The appellate court affirmed. In analyzing whether the defendants had knowledge of the plaintiff’s disability, the Court acknowledged that his stutter was obvious and that he had complained about noise on several occasions but concluded that the plaintiff was required to show that the defendants attributed his limitation – sensitivity to noise – to a physical or mental impairment. The Court also ruled that the plaintiff failed to establish that either defendant failed to take prompt, remedial action addressing the alleged harassment. In particular, the court relied upon the fact that the employers’ handbooks directed employees who experienced harassment to contact the human resources department, and yet there was no evidence that the plaintiff complied with those policies.

This case highlights the importance of not only maintaining accurate job descriptions, but also ensuring that employee handbooks are updated.

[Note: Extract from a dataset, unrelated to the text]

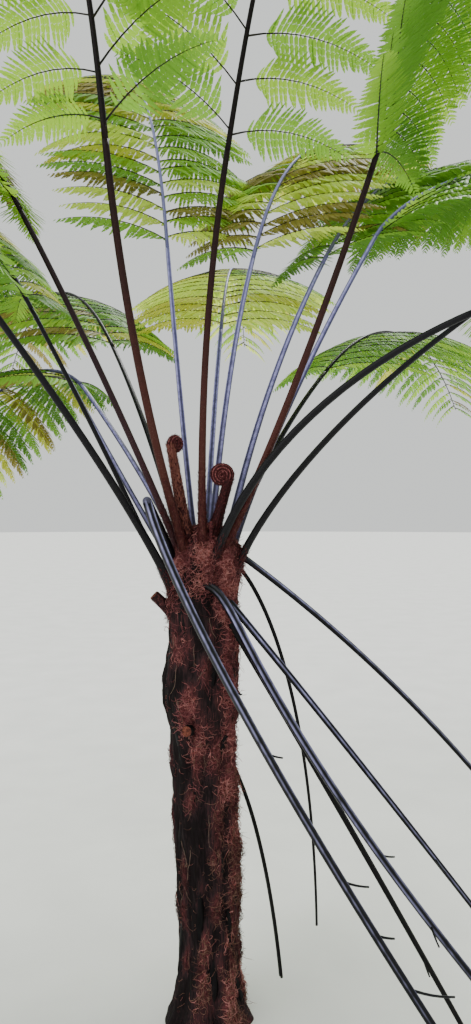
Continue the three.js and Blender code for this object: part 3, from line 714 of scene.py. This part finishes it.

It is generally recommended that employers have a provision in their employee handbooks advising employees that they are to report any incidents of discrimination, retaliation, or harassment, preferably to a HR manager or other high-level employee. Further, employers are strongly encouraged to thoroughly investigate any complaints of discrimination, retaliation, and harassment by, at a minimum, gathering statements from supervisors or other employees who may have witnessed the alleged incident(s) and following company policies in administering any necessary discipline.